The hyperbolae in the white regions do not have this property. Some observers think they happened before O, while some think they happened after. It had therefore better be true that nothing about O depend logically on happening after (or before) these events! Otherwise we could break logic by running really fast.
However, notice that it is not possible to slide the white-region events from one side of the origin to the other. This makes the separation more like our normal ideal of "distance", so we say the events are spacelike separated.
Image attribution:
"Minkowski lightcone lorentztransform" by Maschen - Own work. Licensed under Public Domain via Commons
Here's a geometric interpretation... (admittedly a top down approach).
(The essence of the idea is inspired by the Bondi k-calculus and
by the "product of times" formula seen in A.A. Robb's "Optical geometry of motion"
[see also Geroch's "General Relativity from A to B"].)
update
(in case this is part of the question)
Why is the invariant of this form $S^2=\Delta t^2-\Delta x^2$?
A good motivation is a radar measurement of an event $P=(t_P,x_P)$
not on your worldline.
Suppose you are an inertial observer.
To measure event $P$,
imagine sending a light signal to $P$ and waiting for its echo, and
noting the time on your wristwatch when you sent it $t_{send}$ and
when you receive it $t_{rec}$. From those two times, you would assign
event $P$ the following coordinates:
- time coordinate $t_P=\frac{1}{2}(t_{rec}+t_{send})$ [the midway time during the round trip]
- spatial coordinate $x_P=\frac{1}{2}(t_{rec}-t_{send})$ [half of the roundtrip time (multiplied by c)]
Note that $t_{rec}=(t_P+x_P)$ and $t_{send}=(t_P-x_P)$.
Consider another inertial observer who met you when your wristwatch
read zero and they set their wristwatch to zero.
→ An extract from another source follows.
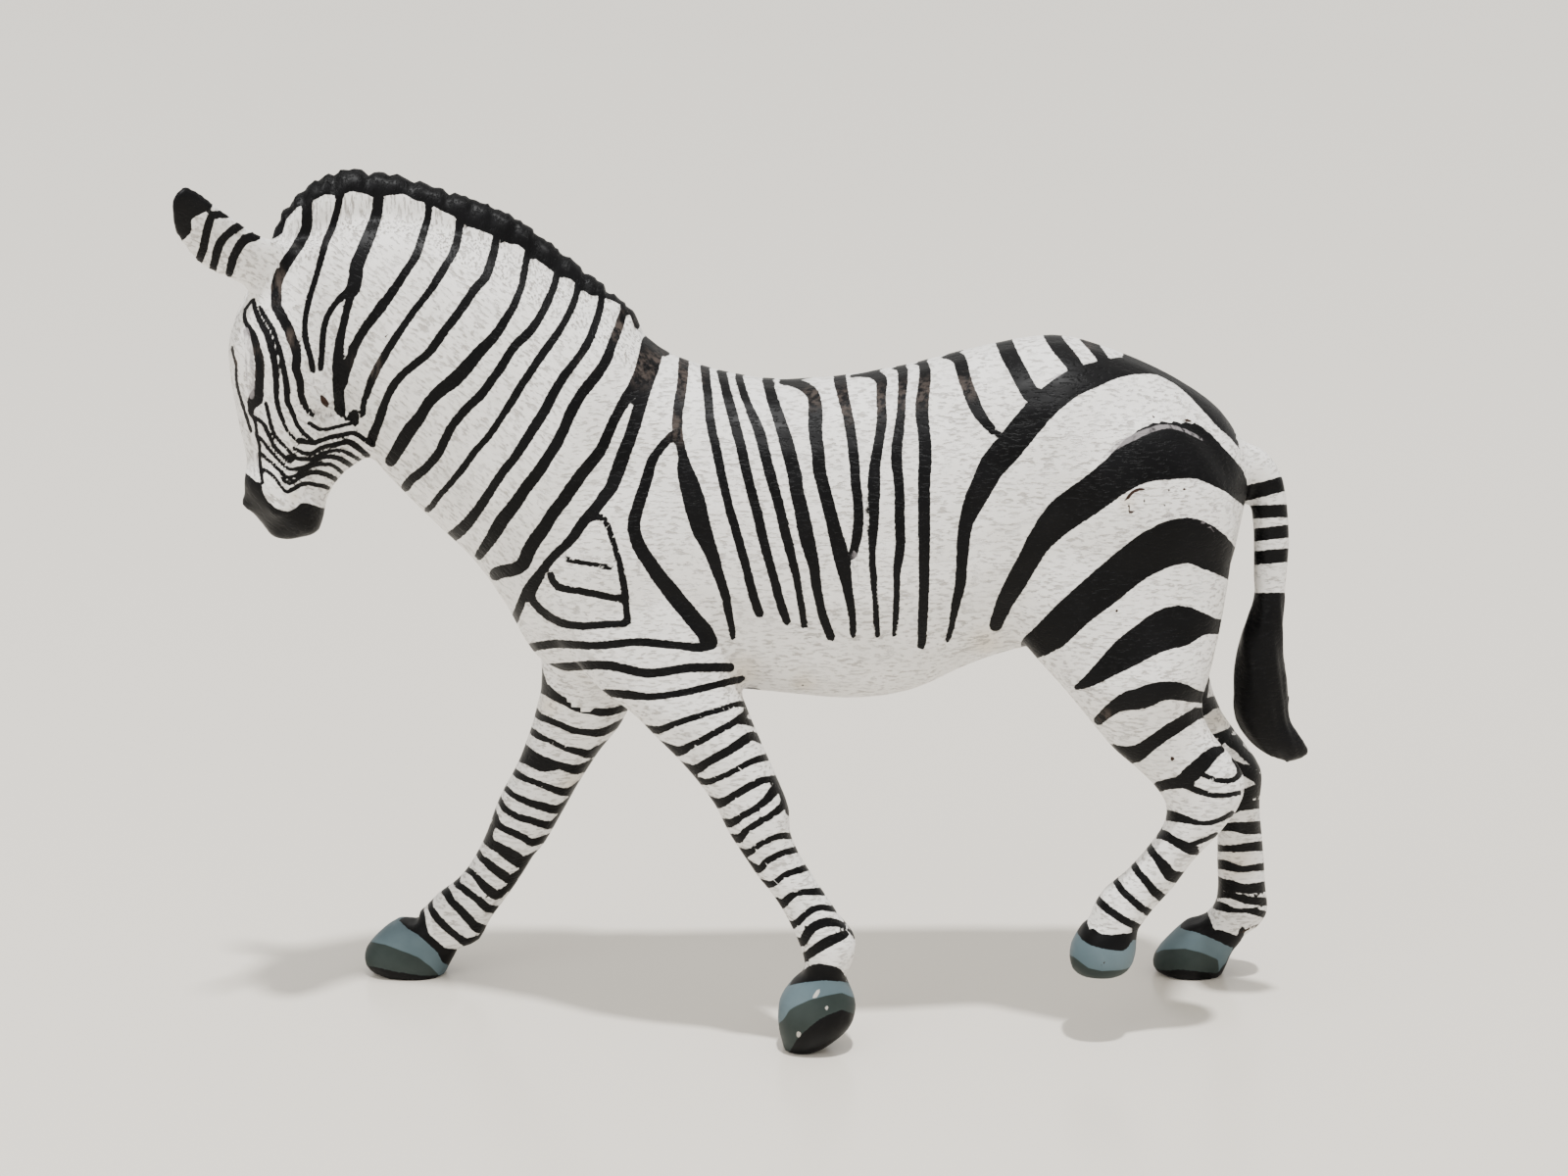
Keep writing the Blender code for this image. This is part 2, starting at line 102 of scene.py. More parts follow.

They would make
analogous measurements of event $P$.
Thus, note that
$t'_{rec}=(t'_P+x'_P)$ and $t'_{send}=(t'_P-x'_P)$.
Taking an image from Bondi's "Relativity and Common Sense"
It turns out for events joined by a future-directed light-signal
that $t'_{send}=K t_{send}$ (where $K$ is a proportionality constant
[which depends on the relative velocities of the observers])
and
that
$t_{rec}=K t'_{rec}$ (the same proportionality constant).
(This is actually the Lorentz Boost transformation.)
So, it turns out that while $t_P\neq t'_P$ and $x_P\neq x'_P$,
it turns out
that $$t_{rec}t_{send}=t'_{rec}t'_{send}.$$
(This is the product of times formula [seen in Robb and in Geroch].)
Expressing this back in terms of the $t_P$s and $x_P$s,
this says
that $$({t_P}^2-{x_P}^2)=({t'_P}^2-{x'_P}^2).$$
(This is the invariance of the square-interval.)
Let's consider the (1+1)-dim case and write $$S^2=\Delta t^2-\Delta x^2=(\Delta t+\Delta x)(\Delta t-\Delta x)=\Delta u \Delta v.$$
I'm going to define quantities $u=t+x$ and $v=t-x$
called (up to sign and scaling conventions) "light-cone coordinates" since these are coordinates with axes along the light-cone.
Written in this way $S^2=\Delta u \Delta v$ looks like the "area of a diamond" ( a parallelogram whose sides are parallel to the light cone). One corner could be taken to be the origin and the opposite corner traces out a hyperbola (the Minkowski-circle, the curve of constant interval from the origin) as you do a Lorentz boost-transform.
(Recall that for a point $(x,y)$ along the hyperbola $xy=1$, a rectangle with corners at $(0,0)$ and at $(x,y)$, with sides parallel to the x- and y-axes, has area 1.)
Some important features of the Lorentz boost-transformation in (1+1)-Minkowski spacetime.
- It has a determinant of 1. So, it preserves areas.
- It has eigenvectors along the light-cone (this is the invariance of the speed of light).
- The eigvenvalues are $k$ and $1/k$ (since the product is equal to the determinant).
(It turns out that the eigenvalues are the Doppler factors.)
So, under a boost-transformation
these diamonds transform (are reshaped) into other diamonds with the same area.
Check out my visualization:
https://www.geogebra.org/m/Jq4jDMRW
I exploited this "area of a diamond" to visualize proper time along an inertial worldline and developed a method to do calculations on "rotated graph paper".
Check out my visualization:
https://www.geogebra.org/m/HYD7hB9v
The idea is written up here:
"Relativity on rotated graph paper"
American Journal of Physics 84, 344 (2016);
https://doi.org/10.1119/1.4943251
Best Answer
You have two great answers, but you might find it interesting to know that it was once common for spacetime in SR to be described with an imaginary time axis. That allowed people to consider that it was a straightforward Cartesian arrangement, where the calculation of a length was through the usual Pythagorean method of taking the square root of the squares of the component displacements along the four orthogonal axes. The fact that the time axis was iT meant that when you squared the displacement along the time axis you automatically got minus T squared.
The idea of an imaginary time axis also made the Lorenz transformation look like straightforward rotations in a 4D space, so some people thought that would make SR easier to grasp if described in that way. However, it turns out that using an imaginary time axis only works straightforwardly for SR, and causes all kinds of complications in GR, so it dropped out of fashion.